All healthy businesses exist for the purpose of providing their customer base with goods and services that are sold at a profit. That much is fairly obvious and self-evident.
Past that however, the concept of serving customers in an excellent manner gets murky and muddied. In many markets, including in health care provision, excellent customer service is the delineator between a thriving, high-energy practice and one that suffers from low exposure and utilization. This has little or nothing to do with the technical skills or knowledge basis of the doctor, and everything to do with the perceived human relations factors.
Everyone has had the experience of poor or negative customer service, and (rarely, unfortunately) the experience of excellent service. The ongoing challenge we face is how to define our standards for excellent customer service and how to bring that into reality in every single patient (customer) encounter.
First step is to understand who your customers are. A simplified definition would include all patients who are presently under care and listed as active in your office. However, I prefer a much broader definition that includes past and no longer active patients, future, potential patients, your staff (both administrative and professional), your referral network (both actual and potential) and your local community in general. A larger definition allows you to think of the much larger service opportunities that exist right now, and also requires a higher standard of behavior from all parties.
Next step is to identify your company’s service offering and core values. This is actually more challenging than it sounds, but is a critical exercise to go through. If you do not have a written mission and core value set, you will not be able to deliver excellent customer service consistently, because they employees do not have a clear standard to adhere to. Sometimes an organization will have a written mission and value set, but the standards are bent, ignored, sidestepped, etc. This is about the same as not having one at all. A critical point here is that the employees in an organization will generally take the same pathway as the manager or owner, so you do have to walk your talk!
Next step is to cultivate an office culture that is outward looking and service oriented. This means remembering on an ongoing basis that the purpose of our existence is to help people according to practice parameters and specialty. We’re here to serve people, not the other way around. The current lingo for this is “patient-centered”, but this applies to all service businesses. Organizations that are dominated by in-fighting, turf wars, who said what to whom, etc. are inward focused and typically cannot deliver excellent customer service. If your company has these characteristics, it’s critical that you notice it and change it. Cultural change happens over time with persistent effort and consistent thoughts. Epiphanies in this arena are rare indeed!

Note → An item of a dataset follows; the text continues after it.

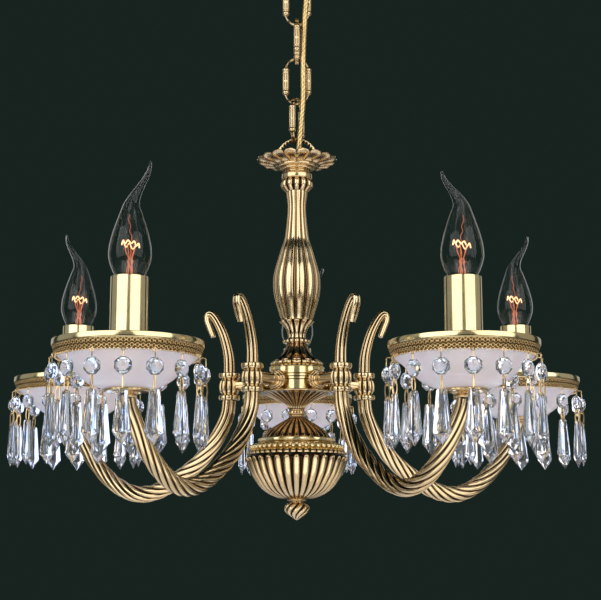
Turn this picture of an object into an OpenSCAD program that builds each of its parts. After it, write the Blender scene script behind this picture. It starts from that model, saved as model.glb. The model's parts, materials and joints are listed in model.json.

Next, use a teamwork and frank communication format to understand when poor customer service is being delivered and how to change that. This will most typically occur in subtle ways, rather than frank or heinous ways.
An example is a situation at the front desk when the phone is ringing and you have a live person at the same time, needing something. Lack of eye contact, curt or impolite phone manners or incomplete cycles of action all constitute poor customer service. Not knowing the patient’s name means that you do not have a personal connection and can be perceived as not really caring about them. You will know this is happening if you have a disproportionate number of patients who seem to be happy with the clinical results of care, but disappear prematurely, and do not complete their treatment programs.
Another example is when the doctor is frequently late in delivering routine care. Reasonable standards are that the patient is seen within 10 minutes of the appointment time in 19 out of 20 cases. If this show of courtesy and valuation of the patient’s schedule is not in evidence, the patients will vote with their feet and discontinue or transfer care.
A very common example is calling a business and being placed on hold without being asked, or having to punch through a long phone tree, only to get a recording or get disconnected. Mission not accomplished.
I invite you to notice and write a short synopsis of your own experiences with both excellent and poor customer service from your actual experience over the coming 2 weeks. What features can you adapt to your company? Are you guilty of the same indifference, rudeness, incompetence, and unprofessionalism that you may have encountered?
In the present age of instant and widespread communications, excellent customer service can be quickly over-rewarded and poor customer service can be savagely punished through the use of review sites such as yelp, google reviews, angie’s list, etc. Detailed, negative reviews on these sites are clearly measures of internal problems in your company and are unequivocal signs that you have a lot of homework to do.